Com a votação da LDO travada, a elaboração da Lei Orçamentária Anual (LOA) também fica comprometida, prejudicando o planejamento das políticas públicas para 2026. A base governista tenta desvincular o impasse de qualquer pauta relacionada a reajuste salarial dos parlamentares — hoje com vencimentos brutos de R$ 17,5 mil. No entanto, o sigilo das reuniões alimenta a desconfiança entre eleitores e setores críticos da sociedade.

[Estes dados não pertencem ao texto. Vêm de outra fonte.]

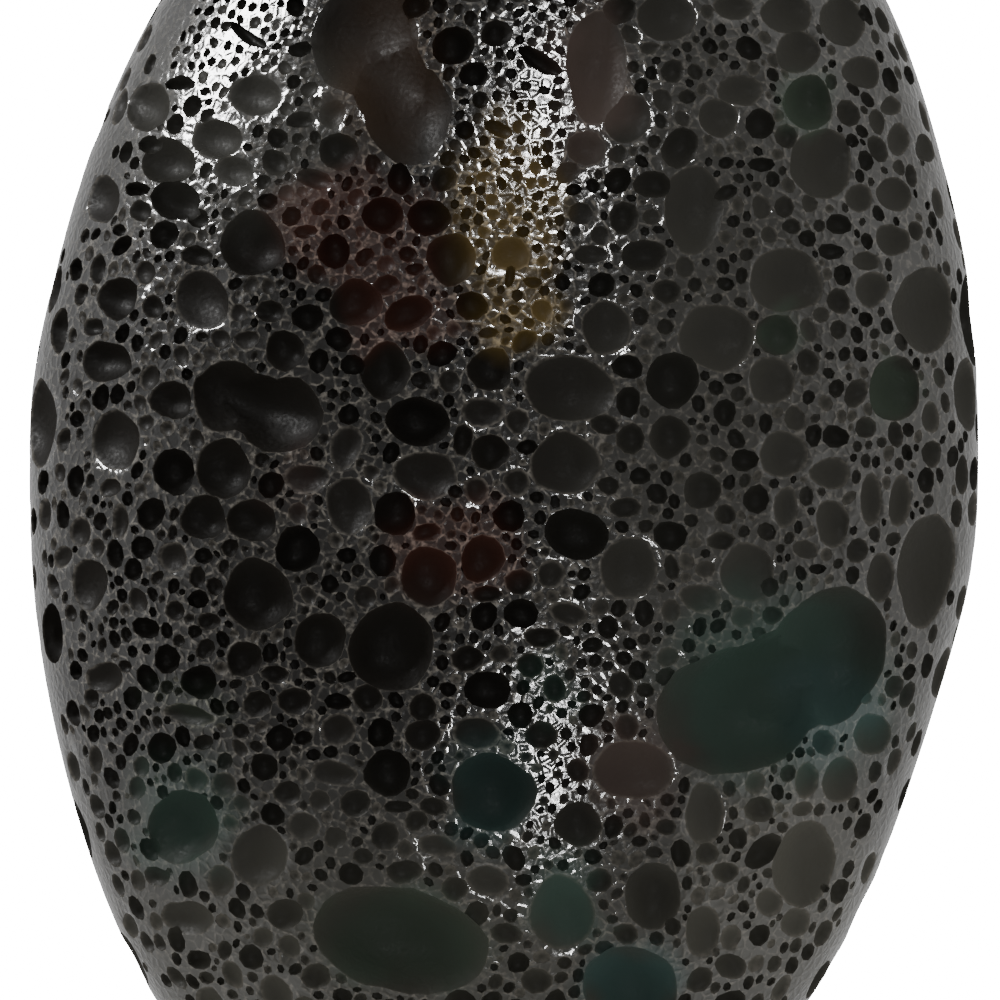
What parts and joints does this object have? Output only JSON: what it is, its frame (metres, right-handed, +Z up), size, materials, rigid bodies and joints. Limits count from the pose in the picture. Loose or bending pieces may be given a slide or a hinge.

O vereador David Empregos (União Brasil) foi direto ao afirmar que não há previsão para votar a LDO na próxima terça, como chegou a ser cogitado. “Depende do presidente da Mesa Diretora”, disse, transferindo a responsabilidade para Chico Filho.
Apesar das declarações da Comissão de Orçamento de que o diálogo entre Executivo e Legislativo ocorre em “nível técnico”, é evidente que a disputa extrapola a discussão orçamentária. A pressão política é intensa, e a crise expõe um desequilíbrio nas prioridades institucionais.
A LDO, por definição, deveria ser um instrumento de racionalidade fiscal, voltado para metas e prioridades de gestão. No entanto, tornou-se palco de uma barganha política, com cada vereador tentando assegurar mais recursos em um orçamento que encolheu.
O orçamento da própria Câmara já foi aprovado em sessão extraordinária e está fixado em R$ 120 milhões para 2025 — o equivalente a 4,5% do orçamento corrente líquido do Executivo, mesmo com uma redução de 3,09% em relação ao ano anterior.
Diante de um cenário de austeridade, com queda na arrecadação e restrições fiscais, a insistência no aumento das emendas soa desconectada da realidade econômica. A Câmara arrisca desgastar ainda mais sua imagem ao insistir em um reajuste milionário que, embora legal, não parece razoável no atual contexto.